Apr 07, 2008 - Sale 2141

Sale 2141 - Lot 3

Price Realized: $ 3,840
?Final Price Realized includes Buyer’s Premium added to Hammer Price
Estimate: $ 4,000 - $ 6,000
(AMADÍS DE GAULA.) Los Quatros Libros de Amadís d[e] Gaula nuevamente impressos y hystoriados. General and divisional titles printed in red and black with large woodcut vignette flanked by vertical woodcut panels. 135 text illustrations, including repeats. Letterpress cancel slips mounted on A4v and A5r. [5] (of [6]), 350 leaves; lacks A2 (end of preface) and oo1.8 (leaves 285 and 292). Folio, 297x212 mm, contemporary limp vellum, lacking ties; scattered minor stains, marginal dampstaining on opening leaves, preliminaries rehinged, general title soiled with crude marginal restoration affecting panel next to vignette, several minor marginal repairs elsewhere without text loss, nearly three quarters of the last leaf torn away and restored substantially affecting text and colophon. (Venice: Giovanni Antonio dei Nicolini da Sabbio for Giovanni Battista Pederzano, 1533)

Additional Details

Richly illustrated later edition of the earliest and most influential romance of chivalry in Spanish, describing the fantastic adventures of the title character, a knight modeled on Lancelot.
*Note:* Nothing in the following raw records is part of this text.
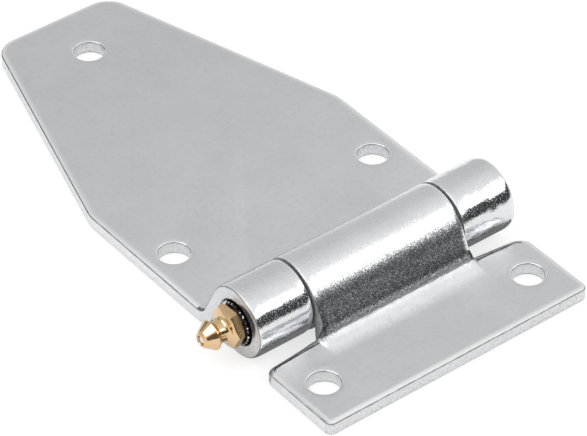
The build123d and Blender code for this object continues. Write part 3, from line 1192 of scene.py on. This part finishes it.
def hexagon_cone():
    """The shape that turns a hexagon's back and front corners away."""
    return spin_outline("hexagon_cone", (
        (-OVERSHOOT, 0.0),
        (-OVERSHOOT, 2 * HEX_CORNER),
        (COLLAR_HEIGHT - HEX_BACK_START, 2 * HEX_CORNER),
        (COLLAR_HEIGHT - HEX_BACK_NEAR, HEX_CORNER - HEX_BACK_INSET),
        (COLLAR_HEIGHT + HEX_BACK_FAR, HEX_CORNER),
        (HEX_SHOULDER, HEX_CORNER),
        (SHOULDER_HEIGHT, SHOULDER_RADIUS_AT_NECK),
        (SHOULDER_HEIGHT + OVERSHOOT, SHOULDER_RADIUS_AT_NECK - OVERSHOOT),
        (SHOULDER_HEIGHT + OVERSHOOT, 0.0),
    ))


def nipple_hexagon():
    """A hexagon bar end, its front corners turned away by a cone."""
    length = SHOULDER_HEIGHT - COLLAR_HEIGHT
    bpy.ops.mesh.primitive_cylinder_add(vertices=6, radius=HEX_CORNER, depth=length)
    hexagon = bpy.context.object
    middle = Vector((NIPPLE_SEAT_X - COLLAR_HEIGHT - length / 2, PIN_Y, PIN_Z))
    lay = Matrix.Rotation(-HEX_TURN, 4, "X") @ Matrix.Rotation(math.pi / 2, 4, "Y")
    hexagon.data.transform(Matrix.Translation(middle) @ lay)
    combine(hexagon, hexagon_cone(), "INTERSECT")
    soften = hexagon.modifiers.new("soften", "BEVEL")
    soften.width = HEX_SOFTENING
    soften.segments = 2
    soften.angle_limit = HEX_SOFTENING_ANGLE
    bpy.ops.object.modifier_apply(modifier=soften.name)
    return hexagon


def thread_corners():
    """Half sections of the thread's ridges, as (height, radius, radius of rounding)."""
    corners = []
    for i in range(int(THREAD_LENGTH / THREAD_PITCH)):
        start = -THREAD_LENGTH + i * THREAD_PITCH
        corners += [
            (start + THREAD_FLAT, THREAD_ROOT, 0),
            (start + THREAD_PITCH / 2, THREAD_RADIUS, 0),
            (start + THREAD_PITCH - THREAD_FLAT, THREAD_ROOT, 0),
        ]
    return corners


def turned_body():
    """The thread, the collar, the neck and the head, as the lathe cuts them."""
    return spin_outline("nipple_brass_body", rounded_outline([
        (-THREAD_LENGTH, 0.0, 0),
        (-THREAD_LENGTH, THREAD_ROOT, 0),
        *thread_corners(),
        (-THREAD_RELIEF, THREAD_ROOT, 0),
        (0.0, THREAD_ROOT, 0),
        (0.0, COLLAR_RADIUS, 0),
        (COLLAR_HEIGHT, COLLAR_RADIUS, 0),
        (COLLAR_HEIGHT, COLLAR_TO_BODY, 0),
        (SHOULDER_HEIGHT - SHOULDER_BODY_BACK, SHOULDER_RADIUS_AT_NECK - SHOULDER_BODY_INSET, 0),
        (SHOULDER_HEIGHT, SHOULDER_RADIUS_AT_NECK, 0),
        (NECK_START, NECK_RADIUS, NECK_BLEND),
        (NECK_END, NECK_RADIUS, HEAD_BLEND),
        (HEAD_RIM_START, HEAD_RADIUS, HEAD_RIM_ROUND),
        (HEAD_RIM_END, HEAD_RADIUS, HEAD_RIM_ROUND),
        (CONE_END, CONE_END_RADIUS, CONE_END_ROUND),
        (TIP, TIP_RADIUS, TIP_ROUND),
        (TIP, 0.0, 0),
    ]))


def grease_way():
    """The hole through the nipple: the feed, the ball's chamber, its seat and the mouth."""
    return spin_outline("grease_way", (
        (-THREAD_LENGTH - OVERSHOOT, 0.0),
        (-THREAD_LENGTH - OVERSHOOT, FEED_RADIUS),
        (CHAMBER_START, FEED_RADIUS),
        (CHAMBER_START, CHAMBER_RADIUS),
        (CHAMBER_END, CHAMBER_RADIUS),
        (MOUTH_START, MOUTH_RADIUS),
        (MOUTH_END, MOUTH_RADIUS),
        (MOUTH_LIP, MOUTH_LIP_RADIUS),
        (TOOL_END, MOUTH_LIP_RADIUS),
        (TOOL_END, 0.0),
    ))


def nipple():
    brass = turned_body()
    combine(brass, nipple_hexagon(), "UNION")
    combine(brass, grease_way(), "DIFFERENCE")
    bpy.ops.object.mode_set(mode="EDIT")
    bpy.ops.mesh.select_all(action="SELECT")
    bpy.ops.mesh.remove_doubles(threshold=MERGE_NIPPLE)
    bpy.ops.object.mode_set(mode="OBJECT")
    brass.data.transform(Matrix.Scale(MM, 4))
    bpy.ops.object.shade_smooth_by_angle(angle=NIPPLE_SMOOTHING)
    even_shading(brass, True)
    return brass


# ---------------------------------------------------------------- the scene
bpy.context.scene.view_settings.view_transform = "Standard"
add_studio()
strap = StrapLeaf().made("strap_leaf_sheet")
strap.data.materials.append(zinc_plate("zinc_strap", **STRAP_PLATE))
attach(strap, "strap")
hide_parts("strap_leaf")
short = ShortLeaf().made("short_leaf_sheet")
short.data.materials.append(zinc_plate("zinc_short", **SHORT_PLATE))
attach(short, "fixed_leaf")
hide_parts("short_leaf")
body = nipple()
body.data.materials.append(turned_brass("nipple_brass"))
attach(body, "strap")
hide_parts("nipple_body")
dress("hinge_pin", pin_steel("pin_steel"))
dress("nipple_ball", polished_steel("ball_steel", BALL_GREY, BALL_ROUGHNESS))
dress("nipple_spring", polished_steel("spring_steel", SPRING_GREY, SPRING_ROUGHNESS))
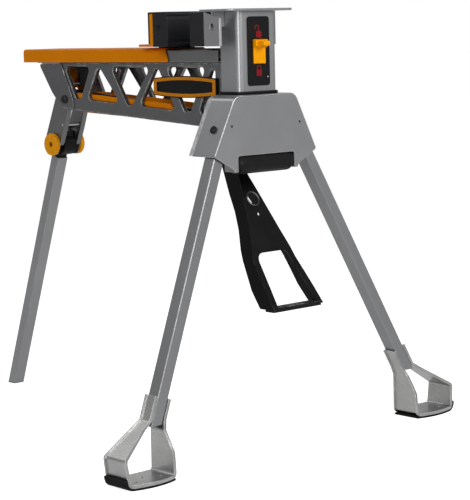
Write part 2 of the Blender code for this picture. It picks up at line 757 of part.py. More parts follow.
def end_doubler(side):
    """A second sheet welded over the rear end of each side plate."""
    face = (PLATE_HALF_Y + FIT) * side
    corners = [
        (PLATE_REAR_TOP_X + 0.002, PLATE_TOP_Z - 0.001),
        (PLATE_HEEL[0] + 0.001, PLATE_HEEL[1] + 0.001),
        (PLATE_TOE[0] + 0.001, PLATE_TOE[1] + 0.002),
        (DOUBLER_FRONT_FOOT, PLATE_KNEE[1] + 0.003),
        (DOUBLER_FRONT_FOOT, WINDOW_RAIL + PLATE_KNEE[1] - 0.004),
        (DOUBLER_FRONT_TOP, PLATE_TOP_Z - 0.001),
    ]
    outline = turned_ccw(filleted(corners, [0.005, 0.013, 0.016, 0.004, 0.008, 0.004]))
    word = "left" if side > 0 else "right"
    piece = prism(f"beam_end_doubler_{word}", outline, "Y", face, face + SHEET * side, "silver_paint")
    hole = (BRACKET_PIVOT[0], face + SHEET / 2 * side, BRACKET_PIVOT[1])
    drill(piece, hole, (0, 1, 0), BRACKET_BOLT + FIT, SHEET * 4)
    return piece


def top_beam():
    """The guide that the rail runs on: a slotted channel with turned-in lower flanges."""
    flange_edge = BEAM_HALF_Y - BEAM_FLANGE
    path = [
        (-flange_edge, BEAM_BOTTOM_Z),
        (-BEAM_HALF_Y, BEAM_BOTTOM_Z),
        (-BEAM_HALF_Y, BEAM_TOP_Z),
        (BEAM_HALF_Y, BEAM_TOP_Z),
        (BEAM_HALF_Y, BEAM_BOTTOM_Z),
        (flange_edge, BEAM_BOTTOM_Z),
    ]
    section = strip(filleted_path(path, BEND, 2), -SHEET)
    beam = prism("beam_top_channel", section, "X", BEAM_REAR, BEAM_FRONT, "silver_paint")
    slot = rectangle((BEAM_REAR - 0.01, -BEAM_SLOT_HALF_Y), (SLOT_FRONT, BEAM_SLOT_HALF_Y))
    slot_cutter = prism("beam_slot", slot, "Z", BEAM_TOP_Z - 0.01, BEAM_TOP_Z + 0.01, "steel")
    return cut(beam, slot_cutter)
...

The earliest surviving edition, dating from 1508, combined the first 3 books from an earlier version of uncertain origin with an original fourth book by Garci Rodríguez de Montalvo (1450-1505). A sequel by Montalvo entitled Las Sergas de Esplandián (probably best known as the source of the name California, an imaginary island in the narrative) first appeared in 1510. Continuations and imitations by other authors were published throughout the 16th century. "In addition to the entertaining plot, Montalvo's five books provide a manual of chivalric etiquette, a political primer for the education of late-medieval princes, and a critique of fifteenth-century Spanish culture, society, and mores . . . Montalvo's romance was one of the most widely read works of secular fiction in Europe during the sixteenth and seventeenth centuries" (DLB). DLB 286, 127-41; Harvard/Mortimer-Italian 19; Palau 10449.